Before we examine those topics, however, there are a number of survey questions which didn’t fit thematically in early posts but will be of interest to readers – specifically storage media currently being used by survey respondents, how many preservation copies of digital assets institutions are keeping, and the number of members that have documented requirements for storage systems
Number of Copies, Storage Media, and Documented Requirements
The below chart shows the number or preservation copies institutions are keeping, with 45% (25 of 56) keeping 3 or more copies of their digital assets.
- 62% (36 of 58) of members are using spinning disk – locally or network attached storage
- 55% (32 of 58) of members are using – spinning disk storage area network
- 53% (31 of 58) of members are using magnetic tape
- 7% (4 of 58) of members are using optical disks
- 5% (3 of 58) of members are using cloud storage
- 3% (2 of 58) of members are using non-networked drives
The question “does your organization have specific document requires for your storage systems” elicited a wide range of responses to the different types of requirements. Forty-nine of the fifty-eight organizations that responded to the survey reported currently having some form of requirements, or planning to develop requirements in the next year.
- 43% (21 of 49) have documented functional requirements
- 37% (18 of 49) have documented security requirements
- 35% (17 of 49) have documented general performance requirements
- 29% (14 of 49) plan to develop requirements within one year
- 18% (9 of 49) have other documented requirements
- 16% (8 of 49) have documented performance requirements for ingest
- 12% (6 of 49) have documented performance requirements for migration to new technology or other one-time intensive operations
For the 18% claiming “other documented requirements,” these were most often client-specific or content-specific requirements.
Storage Usage and Expectations
One fundamental consideration when planning digital preservation infrastructure needs is the amount of storage space required. The survey queried participants both on the amount of storage space they were currently using for all copies of their digital content and the amount they expect to need three years from now:
Charting out these numbers shows the expected growth of storage needs in the next three years, especially in the upper ranges of storage amount. The chart shows many of the member organizations moving out of the less then ten terabytes category and moving up into the bigger brackets. Notably, the 1000+ TB (1 PB) category is likely to see the largest increase, more than doubling from 5 members to 11.
When averaged out between the two questions, the disparity in the amount of storage currently used and expected to be needed in three years becomes even more apparent. Current usage averaged out to 492 TB per institution whereas anticipated need in three years more than doubled, averaging out to 1107 TB per institution.
Predicting Future Storage Needs
A number of the survey questions asked members to estimate other aspects of digital preservation storage needs three years from now. While cost modeling for digital preservation has been getting increased research scrutiny lately (here are links to three recent resources), the Storage Survey polled members on issues of strategic planning and administration of infrastructure including expectations on technology changes, available resources, organizational plans, and audit and certification as a trustworthy repository.
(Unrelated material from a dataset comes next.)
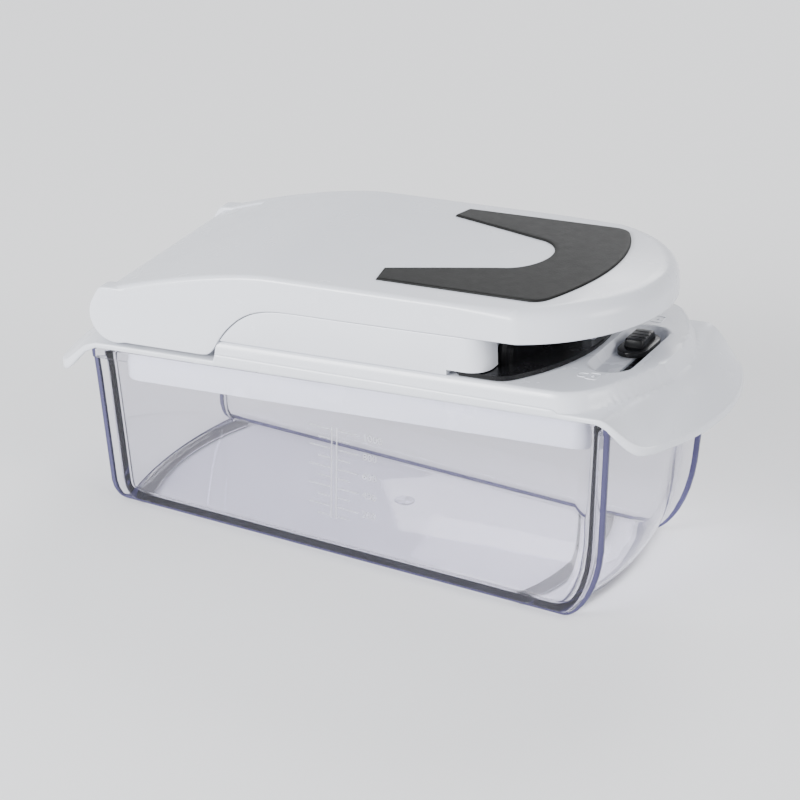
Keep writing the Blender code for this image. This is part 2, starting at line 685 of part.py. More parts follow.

The speed of technological change and its impact on digital preservation is nowhere more evident than in the fact that 64% (37 of 58) of respondents agree or strongly agree that their organization plans to make significant changes in technologies in their preservation storage architecture within the next three years. At the same time, survey participants remained confidant of their ability to meet these challenges, with 83% (48 of 58) agreeing or strongly agreeing their institution will have adequate resources to meet projected preservation storage requirements over the next three years.
As is evident in the table, the statistics on adequate resources expectations and proper organizational planning are very similar. The positivity reflected in these numbers is a good sign for the future of digital preservation. Another positive result revolved around expectations for meeting the requirements for the recently approved ISO Standard 16363, better known to many as TRAC or Trustworthy Repositories Audit & Certification (PDF). The fact that over half of survey respondents (60%) plan on complying with the rigorous TRAC standards within three years signals a increased acknowledgement of the importance of these requirements in certifying digital preservation repository standards.
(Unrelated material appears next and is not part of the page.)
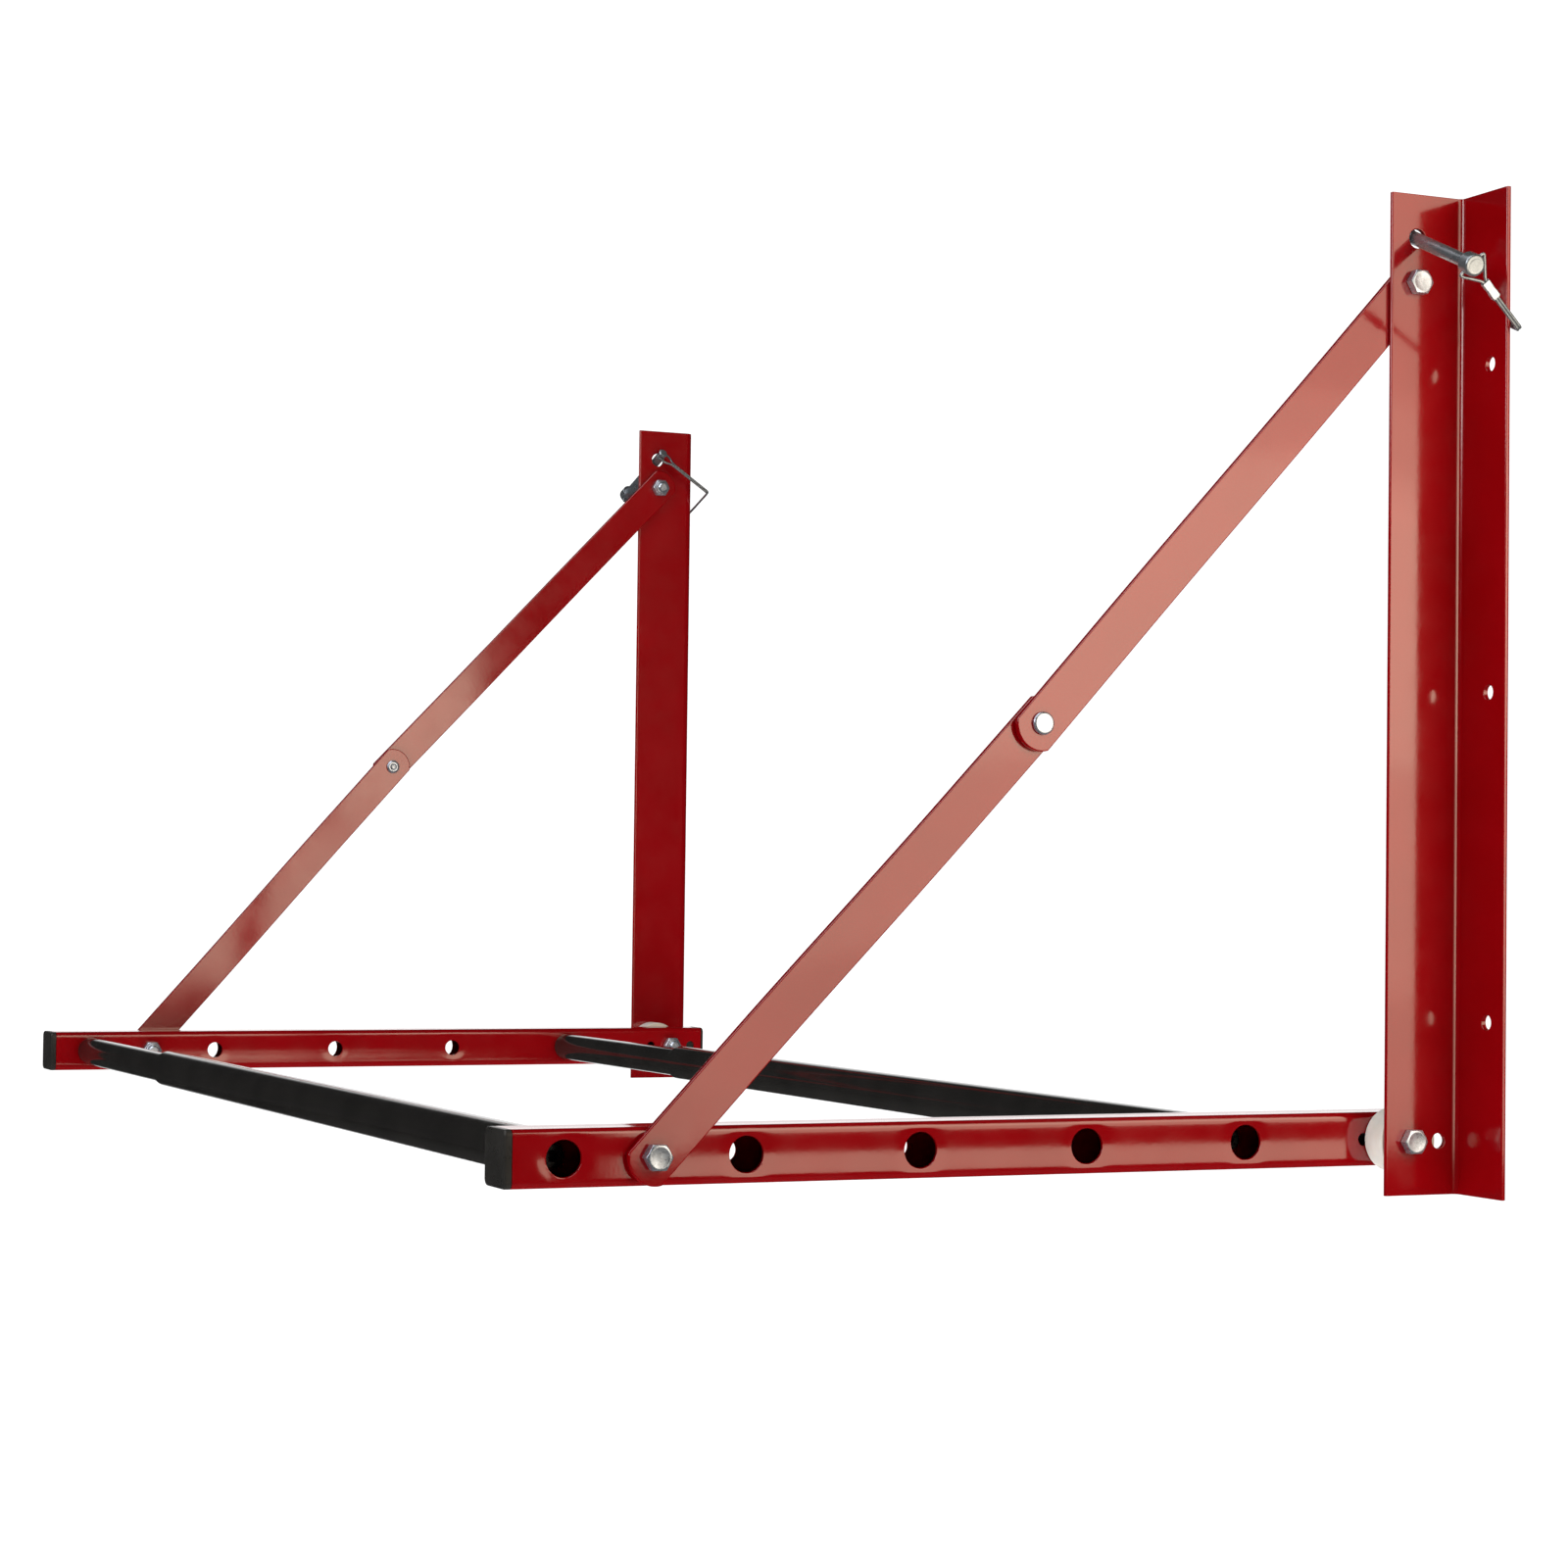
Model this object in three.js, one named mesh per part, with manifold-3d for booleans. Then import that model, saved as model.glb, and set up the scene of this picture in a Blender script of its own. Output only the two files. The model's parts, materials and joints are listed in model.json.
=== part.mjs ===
// Folding wall rack: two wall uprights of angle iron, two square-tube arms that hinge up against
// them, a jointed flat-bar brace on each side and two telescopic round crossbars.
// Millimetres. +Z is up, the wall is the plane y = 0 and the rack stands out towards -Y.
// x = 0 is half way between the uprights, z = 0 is the height of the arm pivots.
import * as THREE from "three";
import { mergeVertices } from "three/addons/utils/BufferGeometryUtils.js";
import Module from "manifold-3d";

const wasm = await Module();
wasm.setup();

// ---------------------------------------------------------------- driving dimensions
const SPAN = 1130; // across the outer faces of the two side flanges
const GAP = 0.3; // working clearance between neighbouring pieces

// Upright: a cold-bent angle, with its side flange square to the wall.
const ANGLE = { side: 50, wall: 45, thick: 3, bend: 3, tip: 0.8, below: 30, above: 530 };
const WALL_HOLE = { diameter: 8.5, inset: 30, pitch: 183, count: 3 };

// Side arm: a square tube with punched faces.
const TUBE = { side: 30, wall: 2, corner: 3.5, rear: 27.5, front: 522.5 };
const ARM_GAP = 17; // from the side flange to the arm
const STATION = { first: 95, pitch: 100, count: 5, access: 19, seat: 12 };
const SPARE_HOLE = { diameter: 7.3, offset: 18 };
const CAP = { front: 4.2, rear: 2.2, edge: 1.4, spigot: 15, spigotWall: 2 };

// Hinges of the side mechanism, seen from the side.
const PIVOT_Y = -33;
const BRACE_TOP = 480; // height of the upper brace hinge
const BRACE_REACH = 447; // from the arm pivot to the lower brace hinge
const LOCK_HEIGHT = 505; // height of the lock pin's hole

// Brace: two flat bars that meet at a riveted elbow.
const BAR = { width: 25, thick: 4, endRadius: 15 };
const RIVET = { shank: 8, head: 12.5, headThick: 2.2, tail: 10.8, tailThick: 1.8 };

// M8 fasteners.
const M8 = { shank: 8, hole: 8.6, flats: 13, head: 5.3, nut: 8, nutHex: 5.6, past: 1.6 };
const SPACER_DIAMETER = 36;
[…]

Predicting the future is more an art than a science. The storage survey revealed an inherent optimism in addressing future digital preservation storage infrastructure issues even as anticipated storage needs rise dramatically and technology changes often. The results also revealed the complexity of digital preservation storage planning, especially given the large number of preservation copies being maintained and the diversity of media used and requirements documented. One question not included in the survey, but that should be a part of all future storage surveys, is inquiring if institutions are planning on maintaining the same number of file copies into the future or whether redundancy policies are flexible in response to infrastructure limitations or forecasting. As the size of each digital item increases, and as size-intensive formats like audio and video become a larger percentage of preserved collections, keeping multiple copies will have an increased impact storage capacity needs. Other potential areas of investigation for a future survey could revolve around the fickle role of formats, compression, and means of access play in determining storage infrastructure. As institutions plan for their future storage needs, the knowledge sharing and collaboration of the NDSA will offer guidance as they make digital preservation infrastructure decisions.
Note on survey data
The NDSA Infrastructure Survey, conducted between August 2011 and November 2011, received responses from 58 members of the 74 NDSA member organizations who are preserving digital content. This represents a 78% response rate. The goal of this survey was to get a snapshot of current storage practices within the organizations of the National Digital Stewardship Alliance. The original survey was sent out to the then 98 members of the NDSA (current membership is 116 institutions). We confirmed that 24 members do not have content they are actively involved in preserving. These organizations include consortia groups, professional organizations, university departments, funders and vendors. There were 16 organizations that neither responded to the survey nor indicated that they were not preserving digital collections. The 16 non-respondents are distributed across the different kinds of organizations in the NDSA, including state archives, service providers, federal agencies, universities and media producers.